US Ambassador cautions Sri Lanka’s China-backed Colombo Port City from turning into money-laundering haven

Alaina B Teplitz - U.S. Ambassador to Sri Lanka

US Ambassador to Sri Lanka and Maldives, Alaina Teplitz on Saturday warned Sri Lanka of unintended consequences of ‘nefarious actors’ who may try to misuse a China-backed Colombo Port City’s easy business rules as a permissive money laundering haven amid concerns of tax leaks.

Sri Lanka has unveiled draft legislation for a Colombo Port City Commission which allows for sweeping tax breaks, tax-free salaries and to be an offshore financial centre.

“Any legislation relating to the port city has to be considered very carefully for its economic impact,” Teplitz told reporters in Colombo in an online discussion.
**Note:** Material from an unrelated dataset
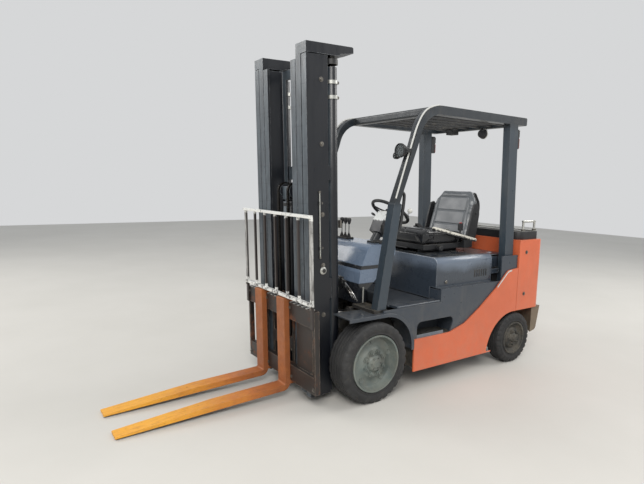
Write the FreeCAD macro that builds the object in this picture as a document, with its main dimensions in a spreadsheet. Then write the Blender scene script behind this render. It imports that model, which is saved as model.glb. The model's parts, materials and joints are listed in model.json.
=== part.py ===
import FreeCAD, Part
import math
import os
import Sketcher

os.makedirs("parts", exist_ok=True)
doc = FreeCAD.newDocument("forklift")
Vector = FreeCAD.Vector

# Driving sizes, in millimetres and degrees.
# Two frames are used. In the truck frame X is the truck's left, Y its rear, Z up, from the ground under
# the drive axle. In the mast frame the same axes start at the drive axle's centre and lean with the mast.
SIZES = (
    # alias, value
    ("wheelbase", 1473),
    ("tail", 1840),
    ("body_half_width", 515),
    ("plate", 12),
    ("play", 0.3),
    ("running_gap", 6),
    ("pin_gap", 0.6),
    ("fender_skin", 8),
    # wheels
    ("drive_tyre_radius", 266.5),
    ("drive_tyre_width", 178),
    ("drive_stand_out", 17.5),
    ("drive_rim_radius", 190.5),
    ("rail_gap", 34.5),
    ("mast_gap", 24.5),
    ("tyre_clearance", 42),
    ("fender_bend", 250),
    ("steer_tyre_radius", 203),
    ("steer_tyre_width", 127),
    ("steer_set_back", 0),
    ("steer_rim_radius", 133.5),
    ("rim_band", 14),
    ("kingpin_inset", 180),
    ("kingpin_radius", 20),
    ("steer_well_radius", 285),
    ("steer_arch_radius", 320),
    ("steer_arch_lead", 36),
    ("steer_arch_centre_z", 110),
    # axles
    ("drive_tube_radius", 70),
    ("bowl_radius", 120),
    ("steer_beam_depth", 110),
    ("steer_beam_height", 120),
    ("steer_boss_radius", 45),
    ("spindle_radius", 22),
    # frame
    ("rail_thickness", 70),
    ("rail_low", 430),
    ("rail_high", 560),
    ("saddle_length", 150),
    ("side_box_low", 165),
    ("skirt_low", 140),
    ("skirt_front", 345),
    ("step_height", 368),
    ("step_high", 482),
    ("step_rear", 760),
    ("floor_height", 600),
    ("floor_front", 120),
    ("hood_front", 600),
    ("panel_high", 690),
    ("foot_plate", 20),
    ("deck_front", 1290),
    ("deck_high", 882),
    ("seam", 1470),
    ("panel_gap", 4),
    ("weight_low", 430),
    ("weight_high", 1000),
    ("tail_low", 210),
    # hood and seat
    ("hood_inset", 65),
    ("hinge_y", 1300),
    ("hinge_z", 760),
    ("hinge_pin_radius", 8),
    ("hood_high", 905),
    ("hood_rear", 1275),
    ("hood_rear_side", 1210),
    ("hood_skin", 8),
    ("seat_half_width", 240),
    ("cushion_front", 660),
    ("cushion_rear", 1150),
    ("cushion_low", 970),
    ("cushion_high", 1090),
    ("seat_back_high", 1420),
    # guard
    ("guard_inset", 35),
    ("pillar_width", 60),
    ("roof_front", 520),
    ("roof_rear", 1500),
    ("roof_high", 1955),
    ("sheath_high", 1290),
    ("roof_depth", 60),
    ("roof_bar_height", 40),
    ("rear_pillar_foot_y", 1330),
    ("rear_pillar_depth", 100),
    # cowl and controls
    ("cowl_half_width", 260),
    ("cowl_front", 60),
    ("cowl_high", 1000),
    ("wheel_hub_y", 540),
    ("wheel_hub_z", 1210),
    ("column_lean", 35),
    ("column_radius", 32),
    ("column_length", 300),
    ("steering_radius", 150),
    ("steering_grip", 13),
    # mast
    ("mast_lean", 2.3),
    ("rail_front", 380),
    ("rail_depth", 155),
    ("flange_share", 0.17),
    ("rail_web", 15),
    ("nest_gap", 6),
    ("outer_low", -205),
    ("outer_high", 1925),
    ("middle_low", -190),
    ("inner_low", -175),
    ("inner_high", 1910),
    ("top_beam_high", 1992),
    ("top_beam_rear", 30),
    ("lift_barrel_radius", 36),
    ("lift_rod_radius", 24),
    ("lift_inset", 45),
    ("lift_place_y", 170),
    ("free_barrel_radius", 46),
    ("free_rod_radius", 30),
    ("free_place_y", 312),
    ("free_barrel_high", 1040),
    ("sheave_radius", 46),
    ("chain_width", 20),
    ("chain_thickness", 12),
    # carriage and forks
    ("bar_rear", 388),
    ("bar_thickness", 35),
    ("bar_height", 110),
    ("carriage_half_width", 450),
    ("carriage_low", -135),
    ("carriage_high", 395),
    ("backrest_low", 430),
    ("backrest_high", 980),
    ("backrest_bar", 18),
    ("fork_length", 1067),
    ("fork_width", 100),
    ("fork_thickness", 40),
    ("fork_tip", 12),
    ("fork_low", -200),
    ("fork_shank_high", 412),
    ("fork_left_place", 100),
    ("fork_right_place", -210),
    # tilt cylinders
    ("tilt_inset", 80),
    ("tilt_barrel_radius", 36),
    ("tilt_rod_radius", 18),
    ("tilt_pin_radius", 15),
    ("tilt_barrel_length", 300),
    ("tilt_neck_length", 30),
    ("tilt_lug_width", 30),
    ("tilt_slot_width", 36),
    ("tilt_ear_width", 88),
    ("tilt_ear_rise", 24),
    ("eye_slot_width", 40),
    ("eye_ear_width", 76),
    ("eye_ear_rise", 26),
    ("tilt_foot_y", 330),
    ("tilt_foot_z", 515),
    ("tilt_eye_y", 172),
    ("tilt_eye_z", 290),
)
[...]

“And of course among those un-intended consequences could be creating a haven for money launderers and other sorts of nefarious actors to take advantage of what was perceived as a permissive business environment for activities that would actually be illegal.”

The agency running the Port City would have extensive powers to exempt businesses from taxes of up to 40 years, though it is not a tax haven in the traditional sense.

Sri Lanka’s tax revenues have plunged in 2020, raising concerns over debt and the fiscal path, credit downgrades and the ability of the government to provide vital public services to the people, while managing loss-making state enterprises.

“I do recognize that the government of Sri Lanka wants to take advantage of the investment that has already been made in creating the Port City foundation, but the legislation really needs to be reflected to address these challenges and to be careful of what it might be to open doors to bad practice and unfair competition for the rest of the country,” said Teplitz.

Teplitz said an idea by US Treasury Secretary Janet Yellen to have a global single corporate tax was just a proposal with no immediate impact but Sri Lanka should think about tax concessions in its own interests.

Sri Lanka is under the worst import controls since the 1970s using the 1969 law, though exchange controls are less draconian.

Sri Lanka’s economy was progressively closed with an import control law being enacted in 1969 as money printing pressured the rupee, which worsened after the break-up of the Bretton Woods in 1971, as then-Federal Reserve Chief Arthur Burns printed money to target an output gap, forcing dollar to be floated.

Sri Lanka’s attempts at creating numbered accounts as part of creating Non-resident foreign currency accounts, after re-opening the economy in 1978 was also resisted by Western nations.

Citizens are also allowed to hold up to 15,000 US dollars as well as unlimited amounts in dollar accounts outside to protect their savings from monetary expropriation, in relaxation of legal tender laws.